Mahboobeh Ebrahimi is optimistic about the future. “I’m certain that in 20 or 25 years, we will have a generation of female writers and poets in Afghanistan. Alongside all the difficulties of exile, this is a blessing that has been given to us - women have had space to breathe in a cultural environment like that of Iran, but based on our own cultural foundations. We have our roots in history; Afghanistan is a country that has been shaped by history... If we apply our cultural background and shared collective unconscious to the environment of exile, we might even be better than the Iranian women poets. If Afghan women take a professional approach to poetry and writing, I believe they can be better than their Iranian counterparts.” Hosseinzadeh, who teaches Persian literature, also tries to encourage her students: “I tell them, ‘In this wide world, you, too, have the right to a fresh point of view, to discover everything for yourself, and to tell the world of your discoveries as a woman – with words, through poetry.’”

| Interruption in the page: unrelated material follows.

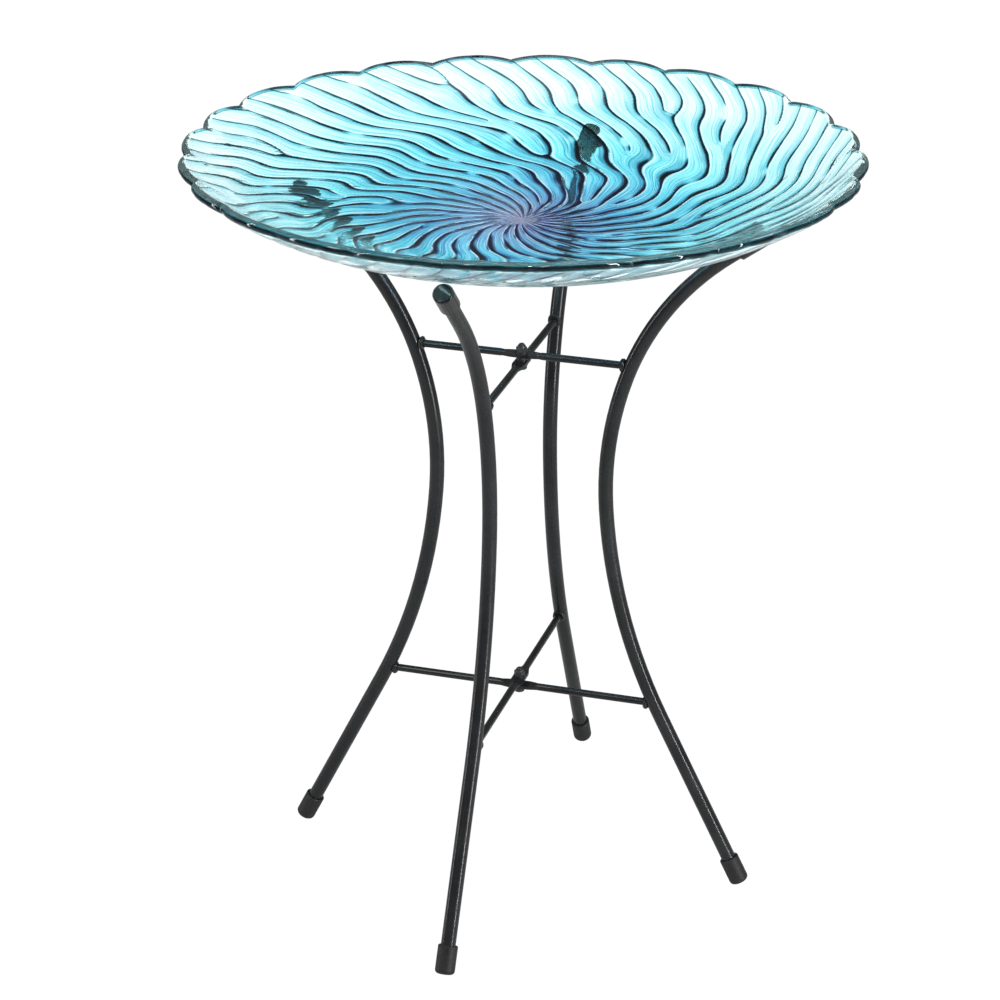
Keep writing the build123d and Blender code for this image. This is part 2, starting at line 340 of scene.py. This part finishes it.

To learn more about the Qand-e Parsi Literary Festival, visit: ghandeparsi.blogfa.com.
 The only example of this to appear in the West, to my knowledge, is an anthology of landays or rhyming couplets by Pashtun women, collected by Seyyed Baha’ ud-Din Majrouh (Songs of Love and War: Afghan Women’s Poetry, New York, Other Press, 2003).
 It should be noted that only documented refugees were entitled to attend state schools in Iran; the school attendance of young boys of poor families was often limited by their need to earn a living; and Iran has periodically restricted even documented refugees from attending school – last year, for example, heavy fees were imposed on them where schooling had previously been free of charge, causing hundreds of thousands to leave school. Nonetheless, Afghan activists estimate that around 90% of Afghan children in the city of Mashhad, for example, were in state schools until last year, and Afghan pupils were routinely among the top students in every class.